As Frenette mentioned in his parting words, we need to keep in mind the people who are really suffering in all of this. To focus on the challenges for the RCMP and social workers’ capacity is to ignore the more immediate destructive pain individuals, families and children are experiencing.

As the police force bends, residents here are buckling and breaking. How many people end up in the ‘drunk tank’ is a statistic, but how many have said and done things they can never take back? And to Frenette and deputy mayor Daniel Kowmuk’s concerns, how many children have seen things they will never forget? How much generational trauma is being passed on?

The relevant flip side of the coin is that these ills will always exist, in all of us. The beer and wine store provides easy access, but alcohol is legal for adults in Canada, and individuals not only have the right but deserve to steer their own fate, to a reasonably generous degree.

After all, the town voted for the store in the first place. It didn’t appear out of nowhere. The one petition to close the store didn’t receive an overwhelming number of signatures. It’s fair to wonder just how much this issue really matters to the community.

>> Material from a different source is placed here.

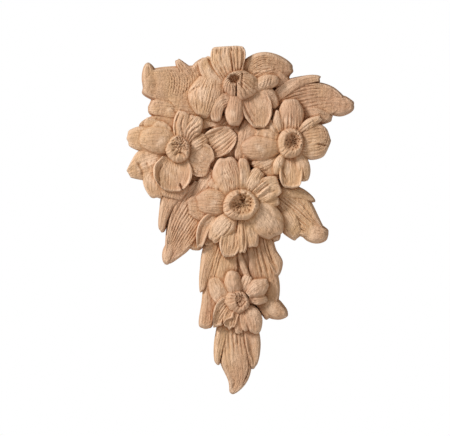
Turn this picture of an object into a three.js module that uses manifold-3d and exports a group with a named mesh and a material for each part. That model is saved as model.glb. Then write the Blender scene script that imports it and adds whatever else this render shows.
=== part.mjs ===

The sad part is that though Rankin Inlet may badly need resources to address these challenges, so too does every other community in Nunavut and across the country. Travelling around the country these days, one would notice just how much the whole place is lacking resources and seemingly falling apart.

Beyond Rankin Inlet’s humble council, if this is really such a problem in town, the community needs to take ownership, as well as other relevant organizations such as the Kivalliq Inuit Association and local MLAs.

Though Frenette’s warnings are dire, if few sign petitions, no one attends council meetings, there are no protests in the streets – one has to wonder if anyone really cares that much.